Marcos Rey soube, como nenhum outro autor de seu tempo, explorar o cenário urbano – mais notadamente, São Paulo, o que, de certa maneira, não deixa de ser a representação de qualquer metrópole – com todas as suas idiossincrasias, suas pessoas em dinâmico movimento, as imperfeições de vivermos em tempos que nos devoram, o caos social refletido em nossas atitudes, em nossa natureza, e como nos deixamos nos envolver pela força implacável do mundo que nos cerca.

Esnobado pela crítica dita séria, numa época em que, embora tivéssemos escritores de livros infantis e juvenis famosos, a literatura para estes leitores era tida como menor (lamentavelmente, ainda estamos no processo de compreensão do que é termos uma literatura portentosa dirigida a crianças e adolescentes. Mas já melhorou muito, na última década e meia, e estamos caminhando para um discernimento claro no tocante a essa questão) Marcos Rey foi ídolo e referência para muitos daqueles jovens que hoje são bons leitores.
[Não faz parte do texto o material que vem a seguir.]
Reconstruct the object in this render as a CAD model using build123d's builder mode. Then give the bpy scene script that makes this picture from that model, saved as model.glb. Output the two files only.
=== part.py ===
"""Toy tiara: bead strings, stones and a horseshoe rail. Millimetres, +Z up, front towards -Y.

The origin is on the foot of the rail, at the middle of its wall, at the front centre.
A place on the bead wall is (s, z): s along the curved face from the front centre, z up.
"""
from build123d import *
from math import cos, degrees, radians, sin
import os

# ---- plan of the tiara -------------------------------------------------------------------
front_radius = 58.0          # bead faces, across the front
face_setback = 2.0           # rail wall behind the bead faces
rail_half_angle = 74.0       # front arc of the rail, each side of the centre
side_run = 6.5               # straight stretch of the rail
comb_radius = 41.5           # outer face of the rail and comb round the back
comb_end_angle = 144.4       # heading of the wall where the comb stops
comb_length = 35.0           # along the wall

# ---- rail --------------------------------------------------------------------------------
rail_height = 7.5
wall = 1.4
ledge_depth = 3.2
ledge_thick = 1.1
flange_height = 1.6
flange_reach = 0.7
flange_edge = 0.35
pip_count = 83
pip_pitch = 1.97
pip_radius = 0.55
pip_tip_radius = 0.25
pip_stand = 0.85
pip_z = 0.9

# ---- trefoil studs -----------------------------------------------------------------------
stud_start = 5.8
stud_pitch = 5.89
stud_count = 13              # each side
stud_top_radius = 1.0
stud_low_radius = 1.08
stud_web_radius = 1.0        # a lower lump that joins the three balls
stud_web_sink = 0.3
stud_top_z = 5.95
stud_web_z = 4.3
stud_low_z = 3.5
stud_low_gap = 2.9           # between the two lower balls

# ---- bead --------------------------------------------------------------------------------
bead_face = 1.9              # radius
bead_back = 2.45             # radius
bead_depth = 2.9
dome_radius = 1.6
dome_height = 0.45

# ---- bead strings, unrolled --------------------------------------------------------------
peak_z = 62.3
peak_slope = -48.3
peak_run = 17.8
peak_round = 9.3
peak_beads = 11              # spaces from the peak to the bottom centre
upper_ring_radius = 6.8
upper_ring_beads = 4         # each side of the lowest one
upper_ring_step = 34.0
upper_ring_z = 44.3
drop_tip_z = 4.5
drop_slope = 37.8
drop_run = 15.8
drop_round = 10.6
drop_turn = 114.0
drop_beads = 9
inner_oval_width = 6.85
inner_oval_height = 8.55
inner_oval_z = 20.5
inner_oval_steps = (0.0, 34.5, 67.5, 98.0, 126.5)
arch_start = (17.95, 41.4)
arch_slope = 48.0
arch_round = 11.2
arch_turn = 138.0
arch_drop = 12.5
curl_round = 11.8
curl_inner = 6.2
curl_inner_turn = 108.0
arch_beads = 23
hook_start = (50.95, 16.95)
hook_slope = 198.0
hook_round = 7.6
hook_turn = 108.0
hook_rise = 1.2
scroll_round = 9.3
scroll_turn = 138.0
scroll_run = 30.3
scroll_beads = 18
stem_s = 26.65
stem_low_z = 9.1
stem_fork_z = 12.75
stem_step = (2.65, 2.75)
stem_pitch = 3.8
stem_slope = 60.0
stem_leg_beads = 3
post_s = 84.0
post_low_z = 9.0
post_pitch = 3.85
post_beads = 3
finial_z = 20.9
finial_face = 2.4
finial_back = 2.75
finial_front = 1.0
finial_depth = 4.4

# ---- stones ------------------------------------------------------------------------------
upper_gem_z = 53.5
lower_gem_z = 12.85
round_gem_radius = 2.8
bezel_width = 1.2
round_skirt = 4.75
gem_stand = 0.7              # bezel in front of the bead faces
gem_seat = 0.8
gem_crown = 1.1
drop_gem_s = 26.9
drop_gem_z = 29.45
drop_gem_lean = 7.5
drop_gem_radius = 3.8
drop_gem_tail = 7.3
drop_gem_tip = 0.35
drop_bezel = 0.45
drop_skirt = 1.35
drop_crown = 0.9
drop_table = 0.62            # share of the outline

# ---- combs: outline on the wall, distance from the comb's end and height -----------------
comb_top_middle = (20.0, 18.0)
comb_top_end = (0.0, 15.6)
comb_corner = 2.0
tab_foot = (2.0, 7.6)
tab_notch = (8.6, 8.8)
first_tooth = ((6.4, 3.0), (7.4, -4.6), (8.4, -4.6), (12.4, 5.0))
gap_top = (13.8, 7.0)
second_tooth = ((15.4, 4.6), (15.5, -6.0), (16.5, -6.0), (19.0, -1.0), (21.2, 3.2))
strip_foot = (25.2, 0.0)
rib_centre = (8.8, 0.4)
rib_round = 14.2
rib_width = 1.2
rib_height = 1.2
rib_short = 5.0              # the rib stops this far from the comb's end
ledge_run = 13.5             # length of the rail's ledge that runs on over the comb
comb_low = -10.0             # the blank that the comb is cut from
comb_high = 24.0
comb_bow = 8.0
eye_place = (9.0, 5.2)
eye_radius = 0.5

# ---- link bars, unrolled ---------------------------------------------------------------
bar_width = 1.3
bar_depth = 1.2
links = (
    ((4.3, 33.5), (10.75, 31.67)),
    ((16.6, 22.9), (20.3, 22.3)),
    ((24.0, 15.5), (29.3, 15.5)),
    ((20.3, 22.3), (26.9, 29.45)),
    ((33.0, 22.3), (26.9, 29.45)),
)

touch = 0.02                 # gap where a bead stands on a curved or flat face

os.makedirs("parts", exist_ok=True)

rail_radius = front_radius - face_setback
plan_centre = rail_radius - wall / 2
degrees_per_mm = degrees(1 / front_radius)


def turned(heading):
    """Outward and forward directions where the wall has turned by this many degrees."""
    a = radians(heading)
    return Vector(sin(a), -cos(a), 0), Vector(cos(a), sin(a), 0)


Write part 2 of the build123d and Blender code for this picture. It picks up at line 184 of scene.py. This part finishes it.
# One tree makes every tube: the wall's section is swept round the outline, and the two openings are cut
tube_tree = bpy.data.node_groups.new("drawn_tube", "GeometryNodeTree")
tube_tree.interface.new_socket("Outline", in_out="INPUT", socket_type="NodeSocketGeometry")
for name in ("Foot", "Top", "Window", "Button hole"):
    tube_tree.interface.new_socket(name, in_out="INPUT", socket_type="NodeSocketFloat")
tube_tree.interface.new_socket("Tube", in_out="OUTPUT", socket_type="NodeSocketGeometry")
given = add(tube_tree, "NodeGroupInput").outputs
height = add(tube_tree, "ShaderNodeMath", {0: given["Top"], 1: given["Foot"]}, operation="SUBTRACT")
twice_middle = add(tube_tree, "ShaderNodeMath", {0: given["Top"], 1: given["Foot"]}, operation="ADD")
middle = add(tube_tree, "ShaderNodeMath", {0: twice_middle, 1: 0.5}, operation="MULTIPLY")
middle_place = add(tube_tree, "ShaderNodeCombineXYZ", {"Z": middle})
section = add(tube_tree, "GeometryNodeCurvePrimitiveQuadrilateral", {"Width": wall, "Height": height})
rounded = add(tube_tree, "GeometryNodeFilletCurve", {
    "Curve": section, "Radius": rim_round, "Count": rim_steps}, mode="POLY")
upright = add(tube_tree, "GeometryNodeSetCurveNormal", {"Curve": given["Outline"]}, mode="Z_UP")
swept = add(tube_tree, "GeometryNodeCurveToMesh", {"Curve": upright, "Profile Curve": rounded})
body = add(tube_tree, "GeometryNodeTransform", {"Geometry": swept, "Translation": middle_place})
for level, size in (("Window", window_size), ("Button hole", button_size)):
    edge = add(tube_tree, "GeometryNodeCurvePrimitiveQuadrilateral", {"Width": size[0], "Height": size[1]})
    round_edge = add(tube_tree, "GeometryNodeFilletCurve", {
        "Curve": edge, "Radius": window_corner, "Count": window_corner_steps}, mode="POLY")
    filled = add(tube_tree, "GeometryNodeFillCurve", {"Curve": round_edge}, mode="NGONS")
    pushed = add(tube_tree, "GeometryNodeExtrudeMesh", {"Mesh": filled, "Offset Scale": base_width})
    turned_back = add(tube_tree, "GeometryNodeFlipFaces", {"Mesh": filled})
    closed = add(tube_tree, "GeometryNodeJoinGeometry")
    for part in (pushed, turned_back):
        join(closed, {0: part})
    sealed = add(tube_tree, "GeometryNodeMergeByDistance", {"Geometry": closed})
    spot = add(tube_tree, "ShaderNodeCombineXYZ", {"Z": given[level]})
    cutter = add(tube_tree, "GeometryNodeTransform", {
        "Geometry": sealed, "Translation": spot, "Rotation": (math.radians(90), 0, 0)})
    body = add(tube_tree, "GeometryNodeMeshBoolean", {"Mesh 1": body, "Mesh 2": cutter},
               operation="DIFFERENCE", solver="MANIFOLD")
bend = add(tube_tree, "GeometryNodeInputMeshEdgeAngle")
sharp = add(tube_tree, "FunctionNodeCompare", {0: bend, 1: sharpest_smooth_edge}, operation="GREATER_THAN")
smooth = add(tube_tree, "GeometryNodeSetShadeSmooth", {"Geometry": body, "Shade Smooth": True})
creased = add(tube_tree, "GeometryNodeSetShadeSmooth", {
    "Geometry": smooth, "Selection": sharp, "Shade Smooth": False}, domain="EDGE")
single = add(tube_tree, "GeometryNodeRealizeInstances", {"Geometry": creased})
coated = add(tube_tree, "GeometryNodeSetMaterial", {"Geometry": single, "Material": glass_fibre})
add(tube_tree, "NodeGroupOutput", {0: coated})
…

Lembro-me com alegria e nostalgia das muitas noites que passei lendo livros seus, a ponto de, no dia seguinte, ir para a escola quase como um zumbi, de tanto sono, mas com a sensação de que eu havia passado a noite no melhor dos mundos, que era o universo de Rey. Estar dentro de uma de suas obras era a certeza de que, enquanto leitor, eu teria não apenas surpresas e reviravoltas, mas teria a mente chacoalhada de alguma maneira, de que, naquelas páginas, eu faria amigos, eu conheceria novos aspectos da vida e não seria, portanto, a mesma pessoa, ao fim da leitura. E eu nunca era. Lê-lo sempre me deu vontade e coragem para descobrir outras obras, outros escritores, e a certeza da majestade da vida, que insiste em imperar.

É bom saber que sua obra não morreu com seu falecimento em 1999. Marcos Rey continua vivo, editado, sendo lido em escolas e conquistando novos leitores para o século que, por pouco, ele não alcançou. E isso é muito, porque o confirma como aquilo que ele já é: eterno.